§ **Exercise directions**
Each line of the material must be returned exactly.

§ **Given information**
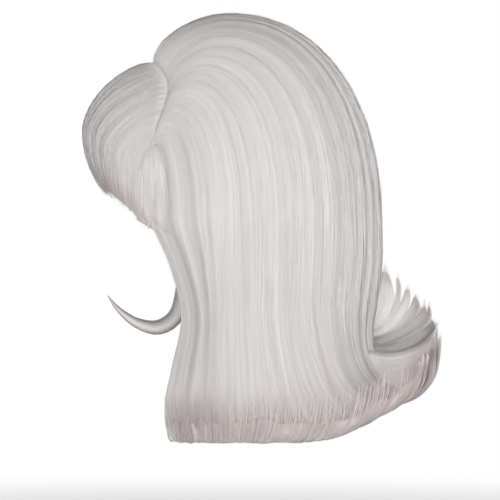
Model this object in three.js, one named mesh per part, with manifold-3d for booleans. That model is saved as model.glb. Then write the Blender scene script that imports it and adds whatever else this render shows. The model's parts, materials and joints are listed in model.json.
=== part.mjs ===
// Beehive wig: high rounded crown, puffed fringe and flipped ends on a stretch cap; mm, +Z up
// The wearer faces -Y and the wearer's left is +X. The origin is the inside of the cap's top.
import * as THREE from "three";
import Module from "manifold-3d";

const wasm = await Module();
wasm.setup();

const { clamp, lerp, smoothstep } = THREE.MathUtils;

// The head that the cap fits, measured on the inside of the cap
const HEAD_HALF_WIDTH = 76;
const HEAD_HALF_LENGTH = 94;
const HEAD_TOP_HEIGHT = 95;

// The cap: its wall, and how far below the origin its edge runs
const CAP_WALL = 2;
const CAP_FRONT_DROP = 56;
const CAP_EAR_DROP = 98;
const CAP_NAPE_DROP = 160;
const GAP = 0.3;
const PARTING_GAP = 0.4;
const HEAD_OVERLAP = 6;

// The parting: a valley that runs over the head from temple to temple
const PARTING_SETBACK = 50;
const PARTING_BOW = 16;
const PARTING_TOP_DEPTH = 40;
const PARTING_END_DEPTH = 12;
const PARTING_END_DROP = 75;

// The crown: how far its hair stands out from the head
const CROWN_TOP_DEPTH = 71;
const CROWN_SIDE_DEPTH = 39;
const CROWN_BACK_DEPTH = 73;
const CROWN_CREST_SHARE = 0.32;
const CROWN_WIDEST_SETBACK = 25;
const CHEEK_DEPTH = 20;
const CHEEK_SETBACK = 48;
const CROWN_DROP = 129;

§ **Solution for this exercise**
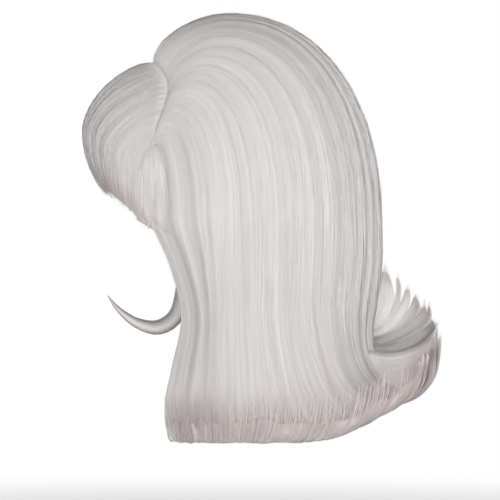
Model this object in three.js, one named mesh per part, with manifold-3d for booleans. That model is saved as model.glb. Then write the Blender scene script that imports it and adds whatever else this render shows. The model's parts, materials and joints are listed in model.json.
=== part.mjs ===
// Beehive wig: high rounded crown, puffed fringe and flipped ends on a stretch cap; mm, +Z up
// The wearer faces -Y and the wearer's left is +X. The origin is the inside of the cap's top.
import * as THREE from "three";
import Module from "manifold-3d";

const wasm = await Module();
wasm.setup();

const { clamp, lerp, smoothstep } = THREE.MathUtils;

// The head that the cap fits, measured on the inside of the cap
const HEAD_HALF_WIDTH = 76;
const HEAD_HALF_LENGTH = 94;
const HEAD_TOP_HEIGHT = 95;

// The cap: its wall, and how far below the origin its edge runs
const CAP_WALL = 2;
const CAP_FRONT_DROP = 56;
const CAP_EAR_DROP = 98;
const CAP_NAPE_DROP = 160;
const GAP = 0.3;
const PARTING_GAP = 0.4;
const HEAD_OVERLAP = 6;

// The parting: a valley that runs over the head from temple to temple
const PARTING_SETBACK = 50;
const PARTING_BOW = 16;
const PARTING_TOP_DEPTH = 40;
const PARTING_END_DEPTH = 12;
const PARTING_END_DROP = 75;

// The crown: how far its hair stands out from the head
const CROWN_TOP_DEPTH = 71;
const CROWN_SIDE_DEPTH = 39;
const CROWN_BACK_DEPTH = 73;
const CROWN_CREST_SHARE = 0.32;
const CROWN_WIDEST_SETBACK = 25;
const CHEEK_DEPTH = 20;
const CHEEK_SETBACK = 48;
const CROWN_DROP = 129;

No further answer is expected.